Holy Google Glass, you hardcore athletes: Oakley and Intel have teamed up to make a pair of training glasses meant to whip you into Iron Man shape.

Called Radar Pace, the smart eyewear, priced at $449, uses a real-time coaching system activated by the wearer’s voice, using commands and questions like “What’s today’s workout?” and “How’s my pace?”

Oakley is owned by Luxottica, the Italian eyewear colossus, which announced a partnership with Google after it stopped making its short-lived (and much ridiculed) $1,500 Google Glass specs last year. At the time, Luxottica execs said it expected smart glass products in both its Oakley and Ray Ban divisions.

Since then, the fitness wearables market exploded. “And it’s is getting nichier and nichier,” says Ramon T. Llamas, a research manager for wearables and mobile at IDC, a market research company based in Framingham, Mass. While some 100 million units are expected to be sold this year, to the tune of some $15.5 billion, Oakley’s offering is likely to appeal mostly to cyclists and serious runners.

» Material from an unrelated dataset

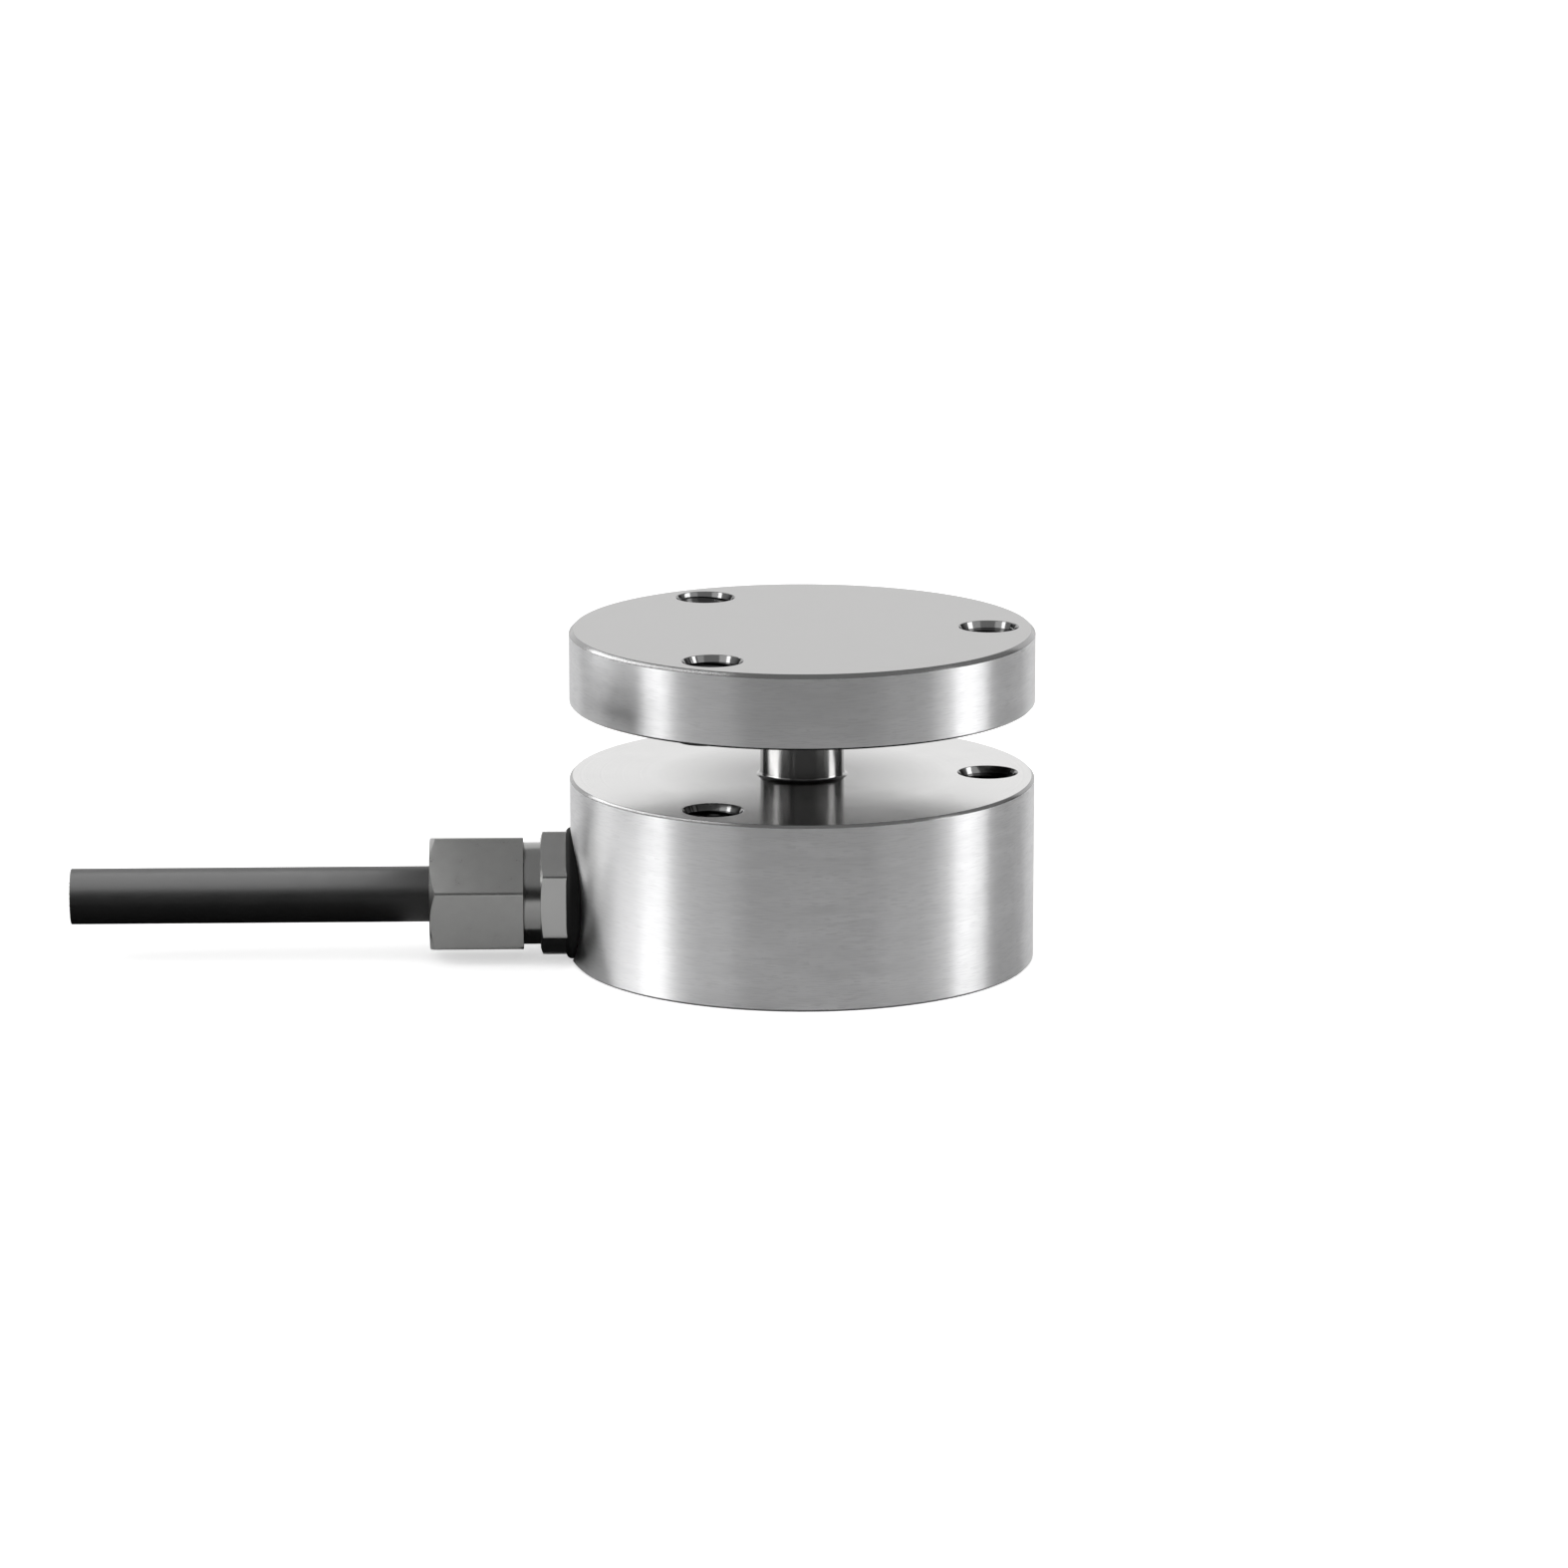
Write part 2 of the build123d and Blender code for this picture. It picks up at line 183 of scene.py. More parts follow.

“And unlike Google Glass, which was criticized as dorky, these look like just a pair of sunglasses. What’s become apparent in the year and a half since Google Glass went away is that people want technology to fade into the background. This looks like a pair of glasses, and the technology doesn’t get in the way of that,” he tells Marketing Daily. “And because it’s voice-activated, you don’t have to look away, which can be a hazard.”

It’s not the first entry in the category, he says, with Kopin’s Solos Smart Eyewear already established, as is Recon Instruments, which is blazing the trail, including Recon Jet for cycling and Recon Snow ski goggles. (In addition to announcing its partnership with Luxottica, Intel acquired Recon last year, and also announced a partnership with Google and TAG Heuer to launch a Swiss smartwatch.)

The Radar Pace creates personalized training programs, keeps track of performance and provides coaching tips in real time, and answers natural-language questions. Because it also includes a Bluetooth headset, athletes can also make phone calls, send texts and listen to music.

IDC says the fitness wearables market is currently dominated by Fitbit, Xiami, Garmin, Samsung and BBK.